La mise en exploitation du pont d’acier qui relie la ville bulgare Roussé à la ville roumaine Giurgiu est sans nul doute l’événement majeur de la lointaine année 1954. Avec les années qui passent, sa place dans l’histoire des Balkans ne perd rien de son importance : bien au contraire. Depuis six décennies, le Pont relie la Bulgarie à la Grèce, à la Roumanie, et à la Turquie, mais à tout le Nord de l’Europe. Un petit rappel : ce ne fut que soixante ans plus tard qu’entrait en exploitation le pont Nouvelle Europe, entre Vidin et Calafat, plus connu comme le deuxième pont du Danube.
Un peu d’histoire : une centaine d’années après la n.è., les Romains firent édifier non loin de Roussé le premier pont en dur qui enjambait le fleuve. D’autres ouvrages d’art furent également édifiés. A l’époque de la guerre de Crimée ont lieu des prospections pour l’édification d’un nouvel ouvrage. En 1948, la Bulgarie et sa voisine la Roumanie toutes deux, parties du bloc socialiste était signé un « accord d’amitié, de coopération et d’entraide » en vertu duquel est prise la décision de jeter un pont sur le Danube, mais il devait relier deux autres points des deux pays riverains. Le feu vert du projet était donné fin 1951 et les deux villes étaient Roussé et Giurgiu. Le pont est désigné sous le nom de code Chantier 889, il est l’œuvre d’une équipe d’ingénieurs russes et qui plus est dans le secret le plus absolu. En dehors de la Bulgarie et de la Roumanie, aux travaux de construction prenaient part des représentants des « pays socialistes frères » - la Pologne, la Tchécoslovaquie, la Hongrie. Les archives sonores de la Radio nationale bulgare gardent les enregistrements des discours des trois personnalités de haut rang présentes à la cérémonie d’inauguration, le 20 juin 1954, dont le président du Conseil des ministres de la République Populaire de Bulgarie – Valko Tchervenkov.
« Ce pont majestueux est le fruit de la coopération économique fraternelle entre l’URSS et les pays socialistes. Il représente une nouvelle et éclatante incarnation de leur politique pacifique, de l’amitié solide qui les lie et de l’aide désintéressée et irremplaçable que leur fournit l’URSS. Le pont du Danube reliera encore plus fort la Bulgarie et la Roumanie, il est aussi un nouveau lien entre toutes les démocraties populaires qui ont participé à son édification.

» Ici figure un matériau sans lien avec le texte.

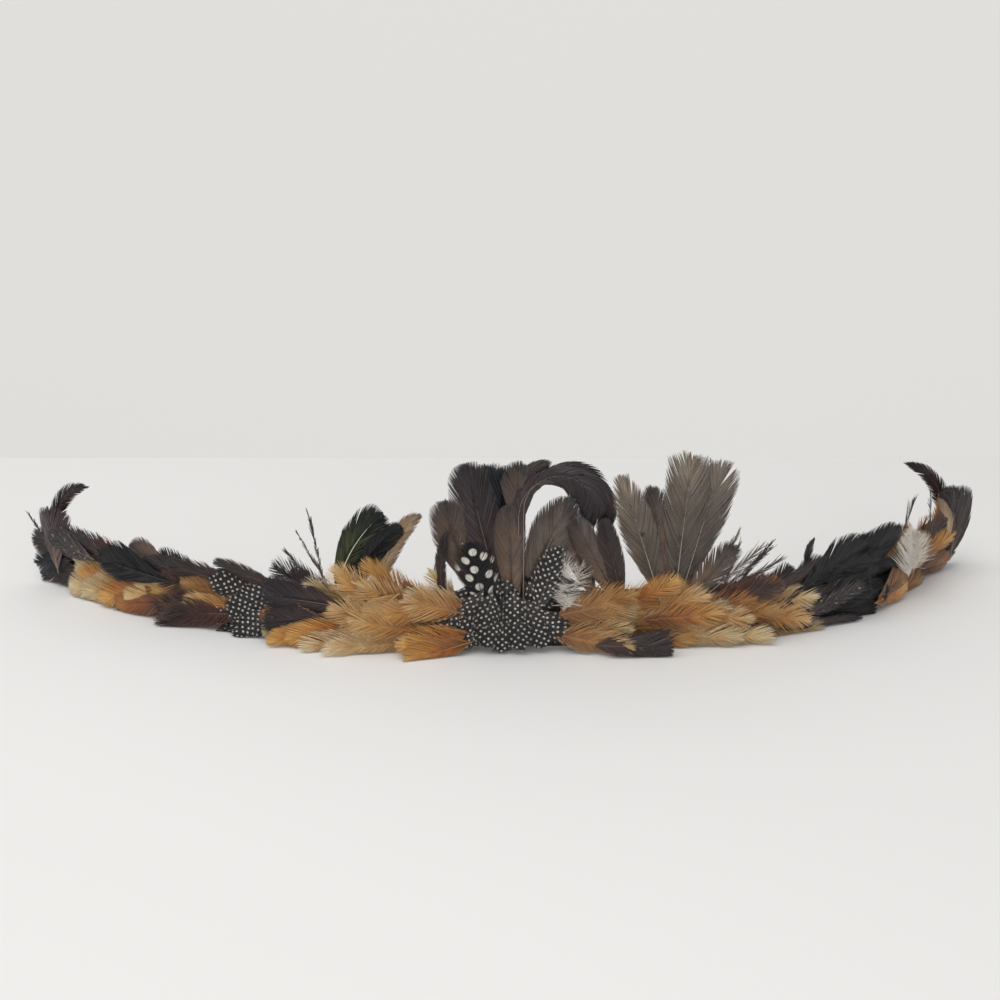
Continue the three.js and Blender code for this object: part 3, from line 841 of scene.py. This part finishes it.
# Small feathers under the row, from its middle line up past the strip's upper edge.
# name: (body, slot, finish, kind, from, to, how many, lowest and highest angle, longest)
UNDERS = {
    "under_left_end": ("left_outer", "dark_brown", "dark_brown", "body", -36, -72, 5, 0, 34, 30),
    "under_left_outer": ("left_outer", "dark_brown", "streaked", "body", -2, -44, 5, 6, 30, 32),
    "under_left_middle": ("left_middle", "dark_brown", "dark_plume", "body", -4, -76, 8, 6, 26, 38),
    "under_left_buff": ("left_middle", "buff", "buff", "body", -14, -70, 5, -6, 14, 32),
    "under_left_inner": ("left_inner", "dark_brown", "dark_brown", "fluffy", -30, -84, 6, 10, 40, 34),
    "under_left_ginger": ("left_inner", "ginger", "ginger", "fluffy", 0, -38, 7, 18, 48, 30),
    "under_centre_left": ("centre", "ginger", "buff", "fluffy", -26, -40, 5, 20, 60, 28),
    "under_centre": ("centre", "dark_brown", "dark_brown", "body", -20, 22, 7, 60, 100, 26),
    "under_centre_right": ("centre", "ginger", "golden", "fluffy", 24, 42, 4, 6, 30, 32),
    "under_right_ginger": ("right_inner", "ginger", "golden", "fluffy", 0, 44, 7, 8, 36, 32),
    "under_right_inner": ("right_inner", "russet", "russet", "fluffy", 30, 82, 7, 10, 36, 34),
    "under_right_middle": ("right_middle", "dark_brown", "dark_brown", "body", -2, 40, 7, 8, 40, 34),
    "under_right_black": ("right_middle", "black", "black", "body", 36, 82, 7, 12, 50, 34),
    "under_right_outer": ("right_outer", "russet", "barred", "body", 0, 40, 6, 10, 46, 30),
    "under_right_end": ("right_outer", "russet", "russet", "fluffy", 36, 78, 6, 10, 50, 26),
}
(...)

Ce nouvel ouvrage contribuera à accroître les échanges de marchandises, et à faciliter le trafic ferroviaire et routier. Il revêt une importance internationale dans ce sens. L’URSS a envoyé sur le chantier quelques uns de ses meilleurs spécialistes dans ce domaine. Les républiques populaires et démocratiques de Hongrie, de Tchécoslovaquie et de Pologne ont fourni des équipements, des machines et des constructions métalliques de premier ordre. »
Ensuite ce fut au tour du président du Conseil des ministres de la Roumanie Gheorghe Gheorghiu-Dej de prononcer son discours.
Aux dires du chef du chantier 889, Léonid Saprikine c’était une remarquable réussite même pour la constructions d’ouvrages d’art de nos jours.
Ce 20 juin 1954 est une journée mémorable. Nous mettons en exploitation un pont à deux étages sur lequel circuleront en même temps des automobiles et des trains. C’est le premier pont qui reliera deux démocraties voisines. Il est édifié par des ouvriers bulgares et roumains, il est le plus grand pont d’Europe. C’est pourquoi, on appelle cette autoroute de part en d’autre du Danube, « le pont de l’amitié et de la paix ».Un fait intéressant de l’histoire du Pont du Danube vient corroborer les propos de Léonid Saprikine – ce ne fut qu’en 1999, quarante années après sa mise en exploitation que des travaux de rénovation ont été lancés pour prendre fin en 2004.